(Data listing)
** begin **

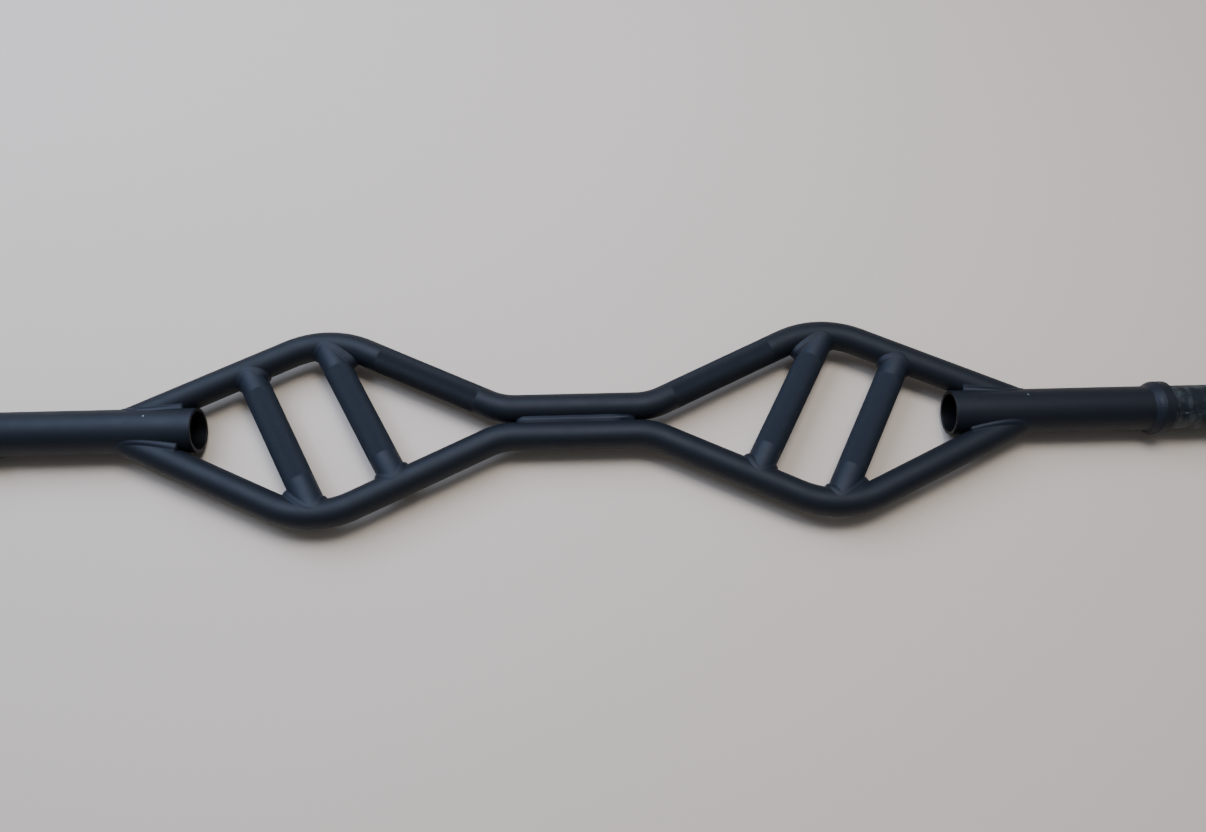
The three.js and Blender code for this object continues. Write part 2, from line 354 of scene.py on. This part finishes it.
def rail_axis_near(side, points):
    """The point of a rail's centreline nearest to each of some points."""
    line, heading, _ = RAIL_LINES[side]
    gaps = np.linalg.norm(points[:, None, :2] - line[None], axis=2)
    nearest = np.argmin(gaps, axis=1)
    ahead = heading[nearest]
    past = np.sum((points[:, :2] - line[nearest]) * ahead, axis=1, keepdims=True)
    return np.concatenate([line[nearest] + ahead * past, np.zeros((len(points), 1))], axis=1)


# ------------------------------------------------------------------ rails, grips, tubes

def knurl_radii(first_ring, count):
    """Radii over a knurled stretch. Every other point lies in a groove, and the grooves fade out
    towards both ends of the stretch."""
    rows = np.arange(count)
    fade = np.clip(np.minimum(rows, count - 1 - rows) / KNURL_FADE, 0, 1)
    in_groove = (rows[:, None] + first_ring + np.arange(SPOKES)[None]) % 2 == 0
    return RAIL_R - KNURL_DEPTH * fade[:, None] * in_groove


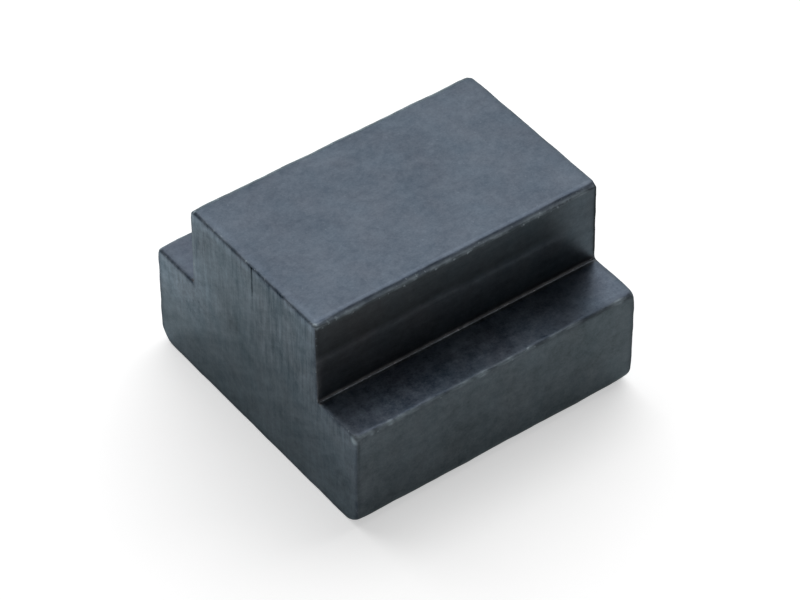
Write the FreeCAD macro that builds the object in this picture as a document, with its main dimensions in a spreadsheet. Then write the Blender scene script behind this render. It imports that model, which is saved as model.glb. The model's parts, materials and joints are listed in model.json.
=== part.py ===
import FreeCAD, Part

import os

import Sketcher
from FreeCAD import Vector

# T-slot nut, blank form: one block of blackened steel with a T-shaped section.
# The wide head slides in the undercut of a machine table's slot, the narrow neck stands in its mouth,
# and the two shoulders beside the neck pull up against the slot's lips.
# Millimetres. The origin is the centre of the underside, X runs across the slot, Y along it and Z up.

DRIVING_SIZES = [
    ("slot_width", 14.0, "mouth of the slot that the neck stands in"),
    ("slot_clearance", 0.3, "play of the neck in that mouth, both sides together"),
    ("lip_overlap", 4.0, "reach of the head under each lip of the slot"),
    ("neck_height", 6.4, "neck, from the shoulders to the top face"),
    ("head_height", 8.0, "head, from the underside to the shoulders"),
    ("nut_length", 22.3, "length along the slot"),
    ("bottom_round", 1.1, "radius of the two long edges under the head"),
    ("shoulder_round", 0.28, "radius worn on the two long edges of the shoulders"),
    ("neck_round", 0.42, "radius of the two long edges of the top face"),
    ("root_fillet", 0.15, "radius left by the cutter between neck and shoulder"),
    ("end_round", 0.15, "radius left by deburring round each sawn end"),
]

NODE = "nut_body"
COORDINATE_TOLERANCE = 1e-4


def make_size_sheet(doc):
    """Spreadsheet with one row for each driving size: its name, its value under an alias, what it is."""
    sheet = doc.addObject("Spreadsheet::Sheet", "sizes")
    for row, (name, value, meaning) in enumerate(DRIVING_SIZES, start=1):
        sheet.set(f"A{row}", name)
        sheet.set(f"B{row}", str(value))
        sheet.setAlias(f"B{row}", name)
        sheet.set(f"C{row}", meaning)
    doc.recompute()
    return sheet


def origin_plane(body, role):
    """The body's own origin plane with that role, such as XZ_Plane."""
    return next(feature for feature in body.Origin.OriginFeatures if feature.Role == role)


def half_widths(sheet):
    """Half the neck's width, which is the slot's mouth less its play, and half the head's."""
    half_neck = (sheet.slot_width - sheet.slot_clearance) / 2
    half_head = sheet.slot_width / 2 + sheet.lip_overlap
    return half_neck, half_head


def section_corners(sheet):
    """Corners of the T from the bottom left one, anticlockwise as seen from the near end."""
    half_neck, half_head = half_widths(sheet)
    top = sheet.head_height + sheet.neck_height
    return [
        Vector(-half_head, 0, 0),
        Vector(half_head, 0, 0),
        Vector(half_head, sheet.head_height, 0),
        Vector(half_neck, sheet.head_height, 0),
        Vector(half_neck, top, 0),
        Vector(-half_neck, top, 0),
        Vector(-half_neck, sheet.head_height, 0),
        Vector(-half_head, sheet.head_height, 0),
    ]


def add_section_sketch(body, sheet):
    """T-shaped section, mirrored about the vertical axis, with its sizes bound to the sheet."""
    sketch = body.newObject("Sketcher::SketchObject", "section")
    sketch.AttachmentSupport = [(origin_plane(body, "XZ_Plane"), "")]
    sketch.MapMode = "FlatFace"

    corners = section_corners(sheet)
    count = len(corners)
    lines = [Part.LineSegment(corners[i], corners[(i + 1) % count]) for i in range(count)]
    bottom, head_right, shoulder_right, neck_right, top, neck_left, shoulder_left, head_left = range(count)
    sketch.addGeometry(lines, False)

    first, last = 1, 2
    for i in range(count):
        sketch.addConstraint(Sketcher.Constraint("Coincident", i, last, (i + 1) % count, first))
    for i in (head_right, neck_right, neck_left, head_left):
        sketch.addConstraint(Sketcher.Constraint("Vertical", i))
    for i in (shoulder_right, shoulder_left):
        sketch.addConstraint(Sketcher.Constraint("Horizontal", i))

    horizontal_axis, vertical_axis = -1, -2
    for i in (bottom, top):
        sketch.addConstraint(Sketcher.Constraint("Symmetric", i, first, i, last, vertical_axis))
    sketch.addConstraint(Sketcher.Constraint("PointOnObject", bottom, first, horizontal_axis))
    sketch.addConstraint(Sketcher.Constraint("Equal", head_left, head_right))

    half_neck, half_head = half_widths(sheet)
    dimensions = [
        ("neck_width", top, last, first, 2 * half_neck, "sizes.slot_width - sizes.slot_clearance"),
        ("head_width", bottom, first, last, 2 * half_head, "sizes.slot_width + 2 * sizes.lip_overlap"),
        ("head_height", head_right, first, last, sheet.head_height, "sizes.head_height"),
        ("neck_height", neck_right, first, last, sheet.neck_height, "sizes.neck_height"),
    ]
    for name, line, start, end, value, formula in dimensions:
        kind = "DistanceX" if line in (top, bottom) else "DistanceY"
        index = sketch.addConstraint(Sketcher.Constraint(kind, line, start, line, end, value))
        sketch.renameConstraint(index, name)
        sketch.setExpression(f"Constraints.{name}", formula)
    return sketch


def middle(edge):
    """Point halfway along a straight edge."""
    return (edge.Vertexes[0].Point + edge.Vertexes[-1].Point) * 0.5


def near(value, target):
    """Whether two coordinates are the same."""
    return abs(value - target) < COORDINATE_TOLERANCE


def long_edges(shape, half_width, height):
    """Names of the two edges along the slot that lie at plus and minus half_width, at that height."""
    names = []
    for number, edge in enumerate(shape.Edges, start=1):
        start, end = edge.Vertexes[0].Point, edge.Vertexes[-1].Point
        along_slot = near(start.x, end.x) and near(start.z, end.z) and not near(start.y, end.y)
        point = middle(edge)
        if along_slot and near(abs(point.x), half_width) and near(point.z, height):
            names.append(f"Edge{number}")
    return names


def end_edges(shape, half_length):
    """Names of all the edges that bound the two end faces."""
    names = []
    for number, edge in enumerate(shape.Edges, start=1):
        box = edge.BoundBox
        if near(abs(box.YMin), half_length) and near(box.YMin, box.YMax):
            names.append(f"Edge{number}")
    return names


def add_fillet(body, base, label, edges, radius_formula):
    """Rolling-ball fillet on the named edges of the feature before it."""
    fillet = body.newObject("PartDesign::Fillet", label)
    fillet.Base = (base, edges)
    fillet.setExpression("Radius", radius_formula)
    body.Document.recompute()
    return fillet


def make_nut_body(doc, sheet):
    """The nut: the T section extruded both ways along the slot, then its edges eased."""
    body = doc.addObject("PartDesign::Body", NODE)
    body.Label = NODE
    section = add_section_sketch(body, sheet)
    doc.recompute()

    bar = body.newObject("PartDesign::Pad", "bar")
    bar.Profile = section
    bar.Midplane = True
    bar.setExpression("Length", "sizes.nut_length")
    section.Visibility = False
    doc.recompute()

    half_neck, half_head = half_widths(sheet)
    shoulder = sheet.head_height
    top = sheet.head_height + sheet.neck_height
    rounds = [
        ("bottom_rounds", half_head, 0.0, "sizes.bottom_round"),
        ("root_fillets", half_neck, shoulder, "sizes.root_fillet"),
        ("shoulder_rounds", half_head, shoulder, "sizes.shoulder_round"),
        ("neck_rounds", half_neck, top, "sizes.neck_round"),
    ]
    last = bar
    for label, half_width, height, formula in rounds:
        last = add_fillet(body, last, label, long_edges(last.Shape, half_width, height), formula)

    add_fillet(body, last, "end_rounds", end_edges(last.Shape, sheet.nut_length / 2), "sizes.end_round")
    body.Placement = FreeCAD.Placement(Vector(0, 0, 0), FreeCAD.Rotation())
    doc.recompute()
    return body


def check_document(doc, bodies):
    """Stop if any object failed to recompute, or any sub-part has no single valid solid."""
    failed = [obj.Name for obj in doc.Objects if "Invalid" in obj.State or "Error" in obj.State]
    if failed:
        raise RuntimeError("these objects did not recompute: " + ", ".join(failed))
    for body in bodies:
        shape = body.Shape
        if shape.isNull() or not shape.isValid() or len(shape.Solids) != 1:
            raise RuntimeError(f"{body.Label} is not one valid solid")


doc = FreeCAD.newDocument("t_slot_nut_blank")
sizes = make_size_sheet(doc)
nut_body = make_nut_body(doc, sizes)
check_document(doc, [nut_body])

os.makedirs("parts", exist_ok=True)
nut_body.Shape.exportStep(os.path.join("parts", nut_body.Label + ".step"))

box = nut_body.Shape.optimalBoundingBox()
print(f"{nut_body.Label}: {box.XLength:.2f} x {box.YLength:.2f} x {box.ZLength:.2f} mm,",
      f"{nut_body.Shape.Volume:.1f} mm3, {len(nut_body.Shape.Faces)} faces")
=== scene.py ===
import json
import math

import bpy
import numpy as np
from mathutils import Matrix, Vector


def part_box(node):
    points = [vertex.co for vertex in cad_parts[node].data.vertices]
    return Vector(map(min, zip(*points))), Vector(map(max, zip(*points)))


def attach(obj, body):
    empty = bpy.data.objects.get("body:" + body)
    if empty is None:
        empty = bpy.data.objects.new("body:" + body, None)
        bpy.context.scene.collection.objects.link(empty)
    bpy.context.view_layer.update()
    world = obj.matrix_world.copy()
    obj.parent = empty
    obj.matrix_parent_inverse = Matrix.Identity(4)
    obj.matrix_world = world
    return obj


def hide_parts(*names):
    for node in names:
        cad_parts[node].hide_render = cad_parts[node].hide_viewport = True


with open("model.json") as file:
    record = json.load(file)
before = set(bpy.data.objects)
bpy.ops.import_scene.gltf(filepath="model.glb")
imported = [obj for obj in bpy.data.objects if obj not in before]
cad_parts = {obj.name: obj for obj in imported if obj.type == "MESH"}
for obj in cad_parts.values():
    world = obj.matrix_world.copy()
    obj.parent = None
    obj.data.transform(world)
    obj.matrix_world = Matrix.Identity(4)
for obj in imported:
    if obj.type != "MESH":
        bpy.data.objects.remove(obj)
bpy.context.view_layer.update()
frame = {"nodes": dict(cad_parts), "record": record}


# The nut
# One block of steel of T section, milled from bar, cut to length and deburred by hand, then blackened in a
# hot oxide bath and oiled. Its two sawn ends keep fine upright cutter marks, its long faces lengthwise ones.

MM = 0.001

# The sharp-edged T as packed, in millimetres: half its widths and length, and its two heights.
half_head, half_length, top = np.array(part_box("nut_body")[1]) / MM
shoulder_mount = next(m for m in frame["record"]["mounts"] if m["name"] == "shoulder_right")
shoulder_face = shoulder_mount["pos_m"][2] / MM
node_points = np.array([v.co for v in frame["nodes"]["nut_body"].data.vertices]) / MM
above_shoulder = node_points[:, 2] > shoulder_face + 1.0
half_neck = np.abs(node_points[above_shoulder, 0]).max()

# What the cutter left, in millimetres: the rounds under the head, the root's fillet and the lean of the
# right wall.
bottom_round = 1.1
root_fillet = 0.15
wall_lean = 0.12

# What the file left: the round of the shoulders' edges, crisper halfway along the right one, and the facet
# along the top's long edges, with its reach across the top and down the wall and the rounds of its own edges.
shoulder_round = 0.26
crisp_middle = 0.09
break_across = 0.38
break_down = 0.24
break_round = 0.07
neck_box_round = 0.05

# The rounds of the sawn ends, wider at the foot of each side, and along the top edge, most at its left end.
end_round = 0.13
foot_wear = 0.22
foot_inset = 0.3
end_top_wear = 0.02
end_top_left_wear = 0.05

# Each corner's own wear, its reach, and how much more the head's two right corners have taken.
corner_wear = 0.10
corner_reach = 0.5
far_knock = 1.2
near_knock = 0.8


def bell(distance, reach):
    """One where the distance is nought, falling off as a Gaussian to about a third at reach."""
    return np.exp(-(distance / reach) ** 2)


def wander(t, seed, wavelength, octaves=4):
    """Smooth uneven value along an edge, from about -1 to 1: a sum of sines of halving wavelength."""
    rng = np.random.default_rng(seed)
    fade = 0.6
    total = np.zeros_like(t)
    for octave in range(octaves):
        shift = rng.uniform(0.0, 2.0 * np.pi)
        stretch = rng.uniform(0.8, 1.25)
        total += fade ** octave * np.sin(2.0 * np.pi * t * 2 ** octave * stretch / wavelength + shift)
    return total / 1.6


def graded_lines(ends, corners, coarse):
    """Sorted grid positions from ends[0] to ends[1]: close together within reach of each corner, and coarse
    between. A corner is its position, the reach of its round and the number of steps in that reach."""
    lines = [np.array(ends, float)]
    covered = []
    for position, reach, steps in corners:
        near = position + np.linspace(-reach, reach, 2 * steps + 1)
        lines.append(near[(near >= ends[0] - 1e-9) & (near <= ends[1] + 1e-9)])
        covered.append((position - reach, position + reach))
    count = int(round((ends[1] - ends[0]) / coarse))
    between = np.linspace(ends[0], ends[1], count + 1)
    for start, stop in covered:
        between = between[(between < start - 0.4 * coarse) | (between > stop + 0.4 * coarse)]
    lines.append(between)
    return np.unique(np.concatenate(lines).round(6))


def outer_round(a, b, radius):
    """Distance from what two shapes share, with a round where they meet: both are drawn in by the radius, and
    the distance from where the two then meet is let out by it again."""
    a = a + radius
    b = b + radius
    return np.hypot(np.maximum(a, 0.0), np.maximum(b, 0.0)) + np.minimum(np.maximum(a, b), 0.0) - radius


def inner_fillet(a, b, radius):
    """Distance from two shapes together, with a fillet where they meet: the outer round of the space
    outside them."""
    return -outer_round(-a, -b, radius)


def box_distance(u, v, half_u, half_v, radius):
    """Distance from a rectangle with rounded corners, below nought inside it: what two bands, each between a
    pair of parallel sides, share."""
    return outer_round(np.abs(u) - half_u, np.abs(v) - half_v, radius)


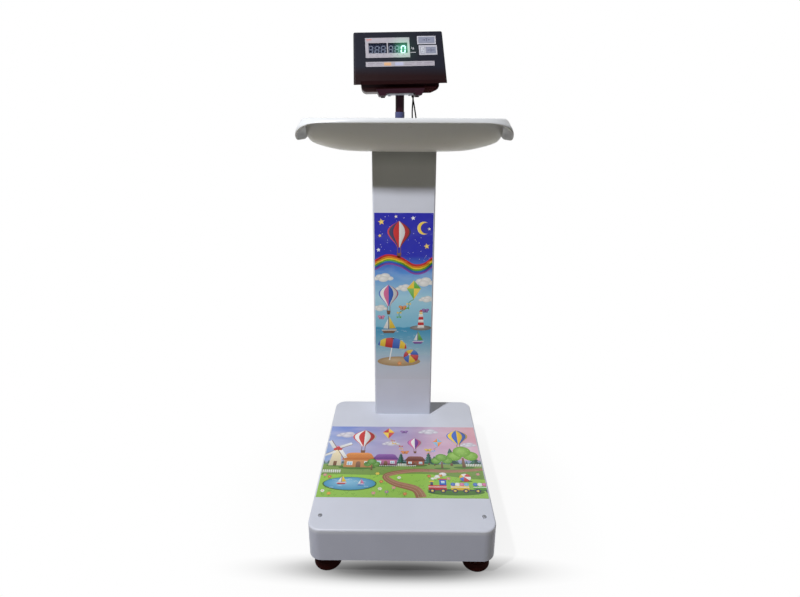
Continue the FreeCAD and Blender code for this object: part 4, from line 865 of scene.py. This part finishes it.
def farm_ground(film, chance):
    """Hills from the horizon to the lower edge, with a road, grass, a pond and fences."""
    film.spread(0, hills, HORIZON + 14, 5, 0.8, 0.6, (126, 152, 176), (160, 170, 204), HORIZON - 20)
    film.spread(1, hills, HORIZON + 5, 4, 1.3, 2.2, (76, 128, 96), (112, 152, 128), HORIZON - 24)
    film.spread(2, far_trees, chance)
    film.spread(3, hills, HORIZON - 2, 2.5, 1.0, 0.0, (92, 138, 46), (132, 160, 84))
    film.spread(4, hills, HORIZON - 46, 9, 0.6, 1.9, (146, 192, 84), (150, 200, 76))
    road = curve_through((196, -38), (120, -46), (30, -44), (-38, -62), (-20, -88), (30, -108), (44, -137))
    film.spread(5, dirt_road, road, (160, 108, 78))
    film.spread(7, grass_blades, chance)
    film.lay(7.5, pond, (-124, -92, 64))
    film.lay(8, picket_fence, (-62, -29, 11, 96 / 11), (150, -28, 10, 4.4), (-194, -54, 12, 44 / 12))


def platform_picture():
    """Farm landscape: sky with balloons and kites over houses, trees, a road, a pond and a train."""
    film = Picture(*PLATFORM_FILM)
    farm_ground(film, random.Random(4))
    film.lay(6.5, ground_shadow, (-112, -34, 46), (-44, -26, 36), (32, -25, 30), (152, -32, 26),
             (98, -36, 20), (-168, -28, 20))
    film.lay(7, conifer, (122, -26, 66), (66, -23, 46), (-4, -22, 42), (80, -26, 36), (180, -24, 50))
    film.lay(9, windmill, (-168, -28, 84))
    film.lay(9, cottage, (-110, -34, 72, (214, 150, 92), ORANGE), (-42, -26, 56, (196, 122, 164), VIOLET),
             (32, -25, 44, (158, 84, 60), (126, 58, 44)))
    film.lay(12, leafy_tree, (152, -32, 37, LEAF), (98, -36, 25, (112, 186, 40)))
    film.lay(14, leafy_tree, (-76, -44, 19, (92, 164, 44)))
    film.lay(12, sailing_boat, (-144, -88, 16, RED, YELLOW), (-98, -93, 12, BLUE, PINK))
    film.lay(9, ground_shadow, (124, -117, 66))
    film.lay(10, toy_train, (82, -116, 25))
    film.lay(9, ground_shadow, (150, -81, 16))
    film.lay(10, beach_ball, (150, -68, 14, (RED, WHITE, YELLOW, BLUE)))
    film.lay(12, flower, *((x, y, 5.4, ink) for x, y, ink in (
        (-186, -62, PINK), (-174, -68, RED), (-52, -108, WHITE), (-36, -118, VIOLET), (-20, -104, PINK),
        (64, -64, RED), (78, -70, WHITE), (92, -62, ORANGE), (182, -56, PINK), (-60, -56, YELLOW),
        (-184, -116, WHITE), (-168, -124, ORANGE), (6, -124, RED), (-8, -70, WHITE), (110, -72, PINK),
        (-50, -84, RED), (-66, -122, PINK))))
    film.lay(4, cloud, (-150, 96, 18, HAZE), (-30, 60, 15, HAZE), (70, 112, 17, HAZE), (172, 56, 14, HAZE))
    film.lay(7, hot_air_balloon, (-102, 84, 32, (RED, WHITE)), (146, 90, 29, (BLUE, YELLOW)),
             (32, 62, 20, (VIOLET, PINK, WHITE)))
    film.lay(7, kite, (-38, 106, 23, (YELLOW, RED), 1), (92, 66, 18, (SKY_BLUE, ORANGE), -1))
    film.lay(8, butterfly, (-164, 42, 13, PINK), (6, 24, 11, ORANGE), (66, 34, 10, YELLOW),
             (4, 112, 11, VIOLET))
    film.print_on("platform_picture", "platform")


def rainbow_ribbon(film, line, width):
    for k, ink in enumerate(RAINBOW):
        film.stroke([(x, y + (2.5 - k) * width) for x, y in line], 1.15 * width, ink)


def small_stars(film, chance):
    for k in range(46):
        x, y, reach = chance.uniform(-73, 73), chance.uniform(112, 234), chance.uniform(0.4, 1.1)
        film.oval(x, y, reach, reach, (226, 226, 250))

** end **

:: Exercise ::
Set down the lines above as they stand, starting with the first line and ending with the line that contains "# Millimetres. The".

:: Output ::
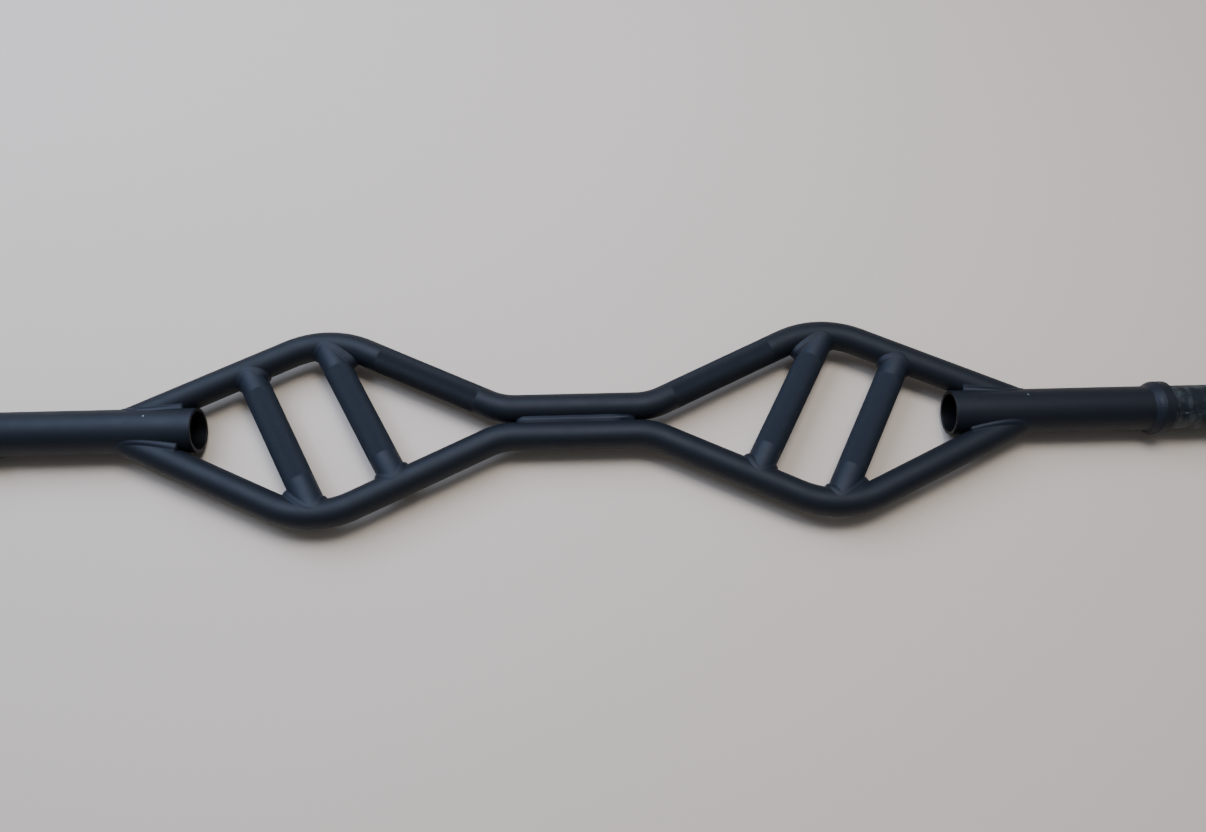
The three.js and Blender code for this object continues. Write part 2, from line 354 of scene.py on. This part finishes it.
def rail_axis_near(side, points):
    """The point of a rail's centreline nearest to each of some points."""
    line, heading, _ = RAIL_LINES[side]
    gaps = np.linalg.norm(points[:, None, :2] - line[None], axis=2)
    nearest = np.argmin(gaps, axis=1)
    ahead = heading[nearest]
    past = np.sum((points[:, :2] - line[nearest]) * ahead, axis=1, keepdims=True)
    return np.concatenate([line[nearest] + ahead * past, np.zeros((len(points), 1))], axis=1)


# ------------------------------------------------------------------ rails, grips, tubes

def knurl_radii(first_ring, count):
    """Radii over a knurled stretch. Every other point lies in a groove, and the grooves fade out
    towards both ends of the stretch."""
    rows = np.arange(count)
    fade = np.clip(np.minimum(rows, count - 1 - rows) / KNURL_FADE, 0, 1)
    in_groove = (rows[:, None] + first_ring + np.arange(SPOKES)[None]) % 2 == 0
    return RAIL_R - KNURL_DEPTH * fade[:, None] * in_groove


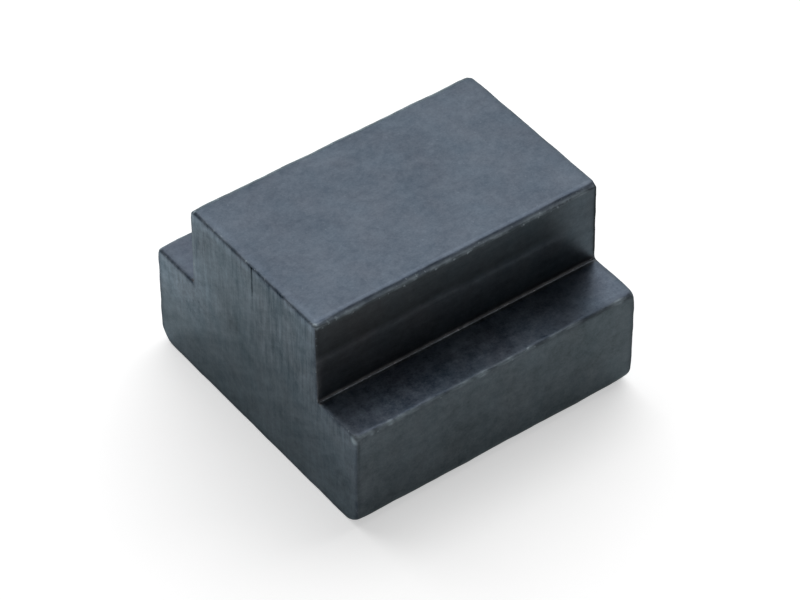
Write the FreeCAD macro that builds the object in this picture as a document, with its main dimensions in a spreadsheet. Then write the Blender scene script behind this render. It imports that model, which is saved as model.glb. The model's parts, materials and joints are listed in model.json.
=== part.py ===
import FreeCAD, Part

import os

import Sketcher
from FreeCAD import Vector

# T-slot nut, blank form: one block of blackened steel with a T-shaped section.
# The wide head slides in the undercut of a machine table's slot, the narrow neck stands in its mouth,
# and the two shoulders beside the neck pull up against the slot's lips.
# Millimetres. The origin is the centre of the underside, X runs across the slot, Y along it and Z up.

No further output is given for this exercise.